夜晚要留下许多痕迹。有时我在大街上的游戏厅留下痕迹,我会揪住两个沉浸其中的学生神情严厉地带回来。有时我站在台球室门口静静地看着那两个调皮鬼拉开架式大干一场,然后垂头丧气地跟着我行走在半明半暗的小镇上。更多时候,我坐在明亮的教室内,看着十三四岁的孩子皱着眉头思考白天的课程,他们的脸上流动着日光灯的痕迹,还有青春的旋律。我就会想起我自己,当年,晚自习,也是这样,纯粹地学习,不搀一点杂质。
放晚自习了。教室里响起欢快的收书声,他们开始奔向商店,那里有方便面,有许多不知名的好看的也刺激食欲的零食。他们会在校园里溜达一会,消除一天的疲惫。而我的工作,是在又一遍铃声响过,催促着他们回到寝室。这时,我才会意识到一天的生活,悄无声息地过去了。
过去不一定是结束。有很多次深夜,我的门被敲响,或是电话铃尖锐的响起。班里的某一个同学突然生病,我当然得起来,带上几个同学深一脚浅一脚地去街西头的卫生院。奇怪的是每一次,都需要吊水。但他们很高兴,在明亮的病房里,我们一起兴奋地聊天,连同生病的同学,看着我,也参加到聊天中来。大概是平日难得这样的机会,其实我也是,难熬的时间就不知不觉流过去了。

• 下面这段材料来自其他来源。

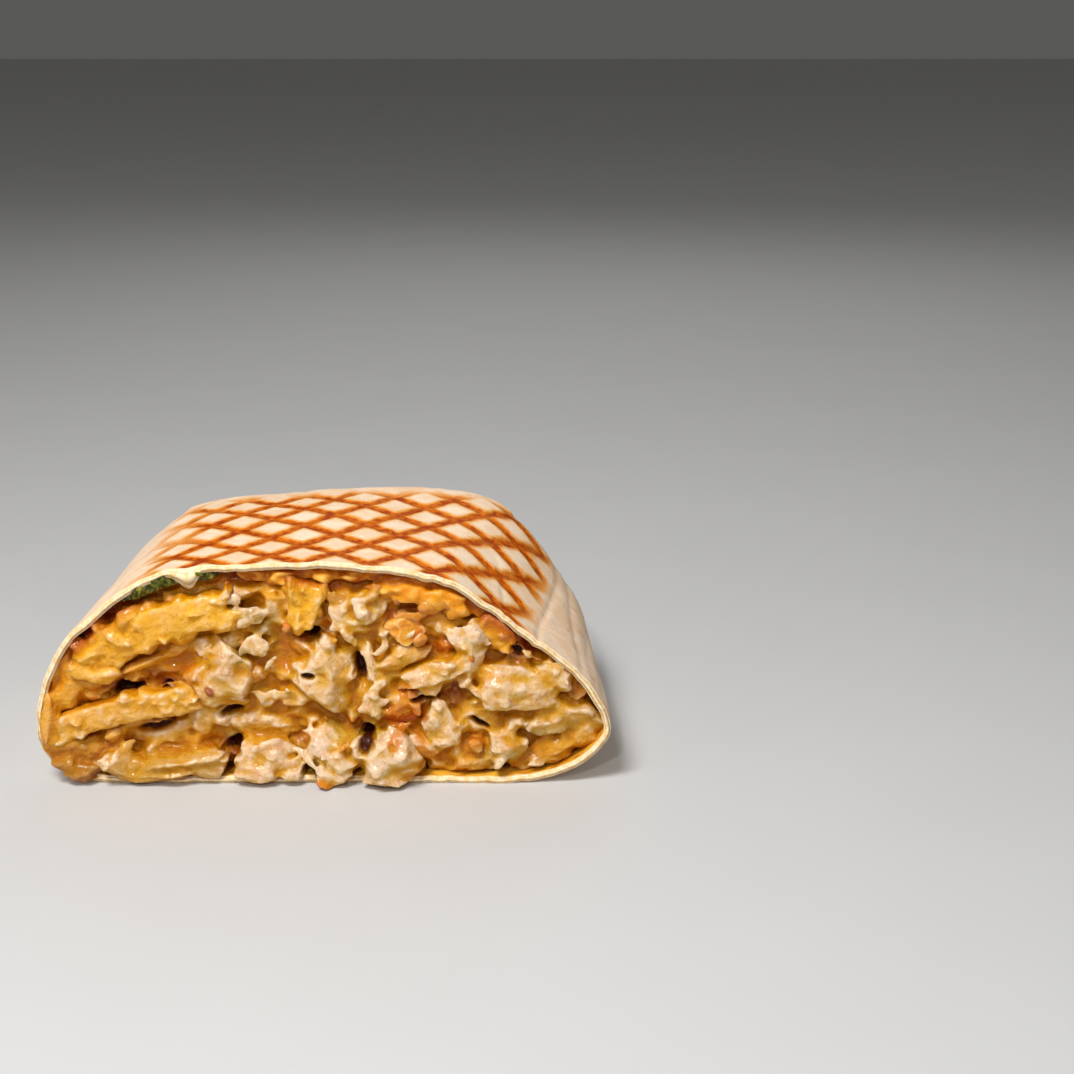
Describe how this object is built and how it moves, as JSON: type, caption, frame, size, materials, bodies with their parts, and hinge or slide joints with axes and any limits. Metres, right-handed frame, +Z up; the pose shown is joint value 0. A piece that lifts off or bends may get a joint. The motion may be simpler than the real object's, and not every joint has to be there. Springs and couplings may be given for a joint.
{
  "type": "french tacos",
  "caption": "Half of a folded, grilled flour tortilla parcel cut across: closed at the back, open at the cut to chicken, fries, melted cheese and herb sauce. Lies flat on its underside.",
  "frame": {"origin": "middle of the underside of the bounding box, on the surface that the parcel rests on", "axes": "+X to the right along the cut face, +Y away from the viewer towards the closed end, +Z up; the cut face looks towards -Y"},
  "size_m": [0.1244, 0.0778, 0.0511],
  "materials": {
    "tortilla": "floury cream tortilla with golden brown grill marks",
    "chicken": "moist pale chicken coated in sauce",
    "cheese_sauce": "glossy amber cheese sauce",
    "herb_sauce": "wet dark green chopped herbs",
    "cheddar": "soft melted cheddar",
    "fries": "golden fried potato with a coat of cheese sauce"
  },
  "bodies": {
    "root": {"tortilla": "tortilla", "chicken_filling": "chicken", "cheese_sauce": "cheese_sauce", "herb_sauce": "herb_sauce", "cheddar": "cheddar", "fry_1": "fries", "fry_2": "fries", "fry_3": "fries", "fry_4": "fries"}
  },
  "joints": []
}
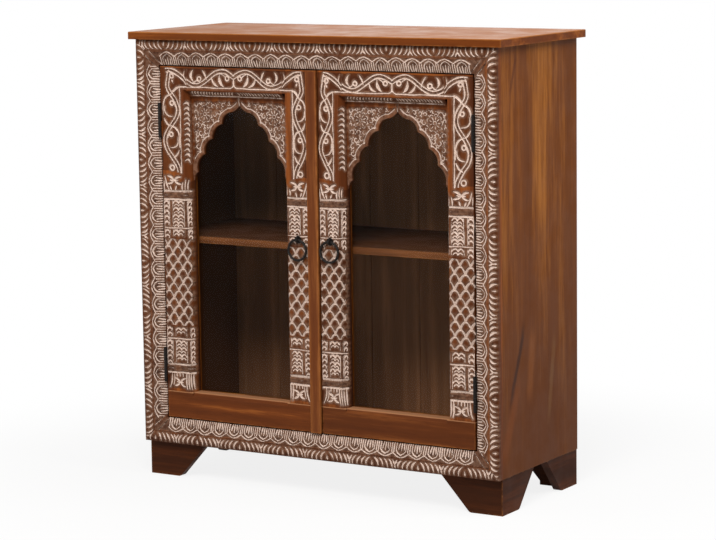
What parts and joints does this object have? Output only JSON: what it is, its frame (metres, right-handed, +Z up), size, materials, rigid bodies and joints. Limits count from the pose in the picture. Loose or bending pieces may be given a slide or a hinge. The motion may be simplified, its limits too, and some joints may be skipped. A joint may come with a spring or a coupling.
{
  "type": "glazed cabinet",
  "caption": "Low wooden cabinet with glazed doors under cusped arch panels, a mitred carved face frame, iron ring pulls, an inner shelf and bracket feet.",
  "frame": {"origin": "on the floor, under the middle of the cabinet's overall box", "axes": "+X to the cabinet's right-hand door as seen from the front, +Y to its back, +Z up"},
  "size_m": [0.9, 0.373, 0.962],
  "materials": {
    "plain_wood": "oiled, satin",
    "carved_wood": "carved, lime-washed in the cuts",
    "top_wood": "waxed, satin",
    "foot_wood": "dark stained",
    "inner_wood": "plain",
    "black_iron": "blackened",
    "glass": "clear",
    "catch_plastic": "brown"
  },
  "bodies": {
    "cabinet": {"back_planks": "inner_wood", "back_top_cleat": "inner_wood", "bottom_board": "inner_wood", "door_catches": "catch_plastic", "foot_glue_blocks": "foot_wood", "frame_bottom": "carved_wood", "frame_left": "carved_wood", "frame_right": "carved_wood", "frame_top": "carved_wood", "front_top_cleat": "inner_wood", "left_back_foot_face": "foot_wood", "left_back_foot_side": "foot_wood", "left_front_foot_face": "foot_wood", "left_front_foot_side": "foot_wood", "left_lower_frame_leaf": "black_iron", "left_lower_hinge_pin": "black_iron", "left_shelf_cleat": "inner_wood", "left_side": "plain_wood", "left_upper_frame_leaf": "black_iron", "left_upper_hinge_pin": "black_iron", "right_back_foot_face": "foot_wood", "right_back_foot_side": "foot_wood", "right_front_foot_face": "foot_wood", "right_front_foot_side": "foot_wood", "right_lower_frame_leaf": "black_iron", "right_lower_hinge_pin": "black_iron", "right_shelf_cleat": "inner_wood", "right_side": "plain_wood", "right_upper_frame_leaf": "black_iron", "right_upper_hinge_pin": "black_iron", "shelf": "inner_wood", "top_board": "top_wood"},
    "left_door": {"left_bottom_rail": "plain_wood", "left_glass": "glass", "left_glazing_beads": "plain_wood", "left_hinge_stile": "carved_wood", "left_inner_spandrel": "carved_wood", "left_lower_door_leaf": "black_iron", "left_meeting_stile": "carved_wood", "left_outer_spandrel": "carved_wood", "left_pull_staple": "black_iron", "left_strike_plate": "black_iron", "left_top_rail": "carved_wood", "left_upper_door_leaf": "black_iron", "meeting_strip": "plain_wood"},
    "right_door": {"right_bottom_rail": "plain_wood", "right_glass": "glass", "right_glazing_beads": "plain_wood", "right_hinge_stile": "carved_wood", "right_inner_spandrel": "carved_wood", "right_lower_door_leaf": "black_iron", "right_meeting_stile": "carved_wood", "right_outer_spandrel": "carved_wood", "right_pull_staple": "black_iron", "right_strike_plate": "black_iron", "right_top_rail": "carved_wood", "right_upper_door_leaf": "black_iron"},
    "left_ring": {"left_pull_ring": "black_iron"},
    "right_ring": {"right_pull_ring": "black_iron"}
  },
  "joints": [
    {"name": "left_door_hinge", "type": "hinge", "parent": "cabinet", "child": "left_door", "pos_m": [-0.38, -0.1743, 0.5], "axis": [0, 0, -1], "range_deg": [0, 120]},
    {"name": "right_door_hinge", "type": "hinge", "parent": "cabinet", "child": "right_door", "pos_m": [0.38, -0.1743, 0.5], "axis": [0, 0, 1], "range_deg": [0, 120]},
    {"name": "left_ring_swing", "type": "hinge", "parent": "left_door", "child": "left_ring", "pos_m": [-0.038, -0.1745, 0.5375], "axis": [-1, 0, 0], "range_deg": [0, 85]},
    {"name": "right_ring_swing", "type": "hinge", "parent": "right_door", "child": "right_ring", "pos_m": [0.04, -0.1745, 0.5375], "axis": [-1, 0, 0], "range_deg": [0, 85]}
  ]
}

时间流过去了,无声无息,记忆留下来了,有声有色。很多孩子,长大了,没有把我放在记忆之外,他们会按手机的按钮,给我发许多短信,也会打电话谈一些他们在校园里的记忆。我只是听,我只是高兴,高兴我是他们的一段记忆的守望者,无需更改,不用设计,永恒留在许多学生的回忆深处。
聊多了,谈的时间长了,他们会在过年前的某一天,相约而来。谈论着各自在城市打工的见闻,比试着不同大学的风景,开着玩笑,回忆起当年上学时班级里一些旧事,包括曾经的争执。我会发现有许多秘密是我不知道的,比如谁谁写的纸条,比如偷偷过的生日。但我不后悔,他们现在回到了校园,就是为了找回记忆。我要做的是准备一些饭菜,看着当年的学生现在象大人一样彬彬有礼地谈笑喝酒,我就看到了成长的影子,不加修饰地落在他们身上。
我也就开始喝酒,然后说你们上学时那点事,我早就知道。有人不信,马上又有人说,我信,谁叫他是我们班主任呢。
我笑了,很开心地笑了。他们说,老师笑了,跟上课时一样。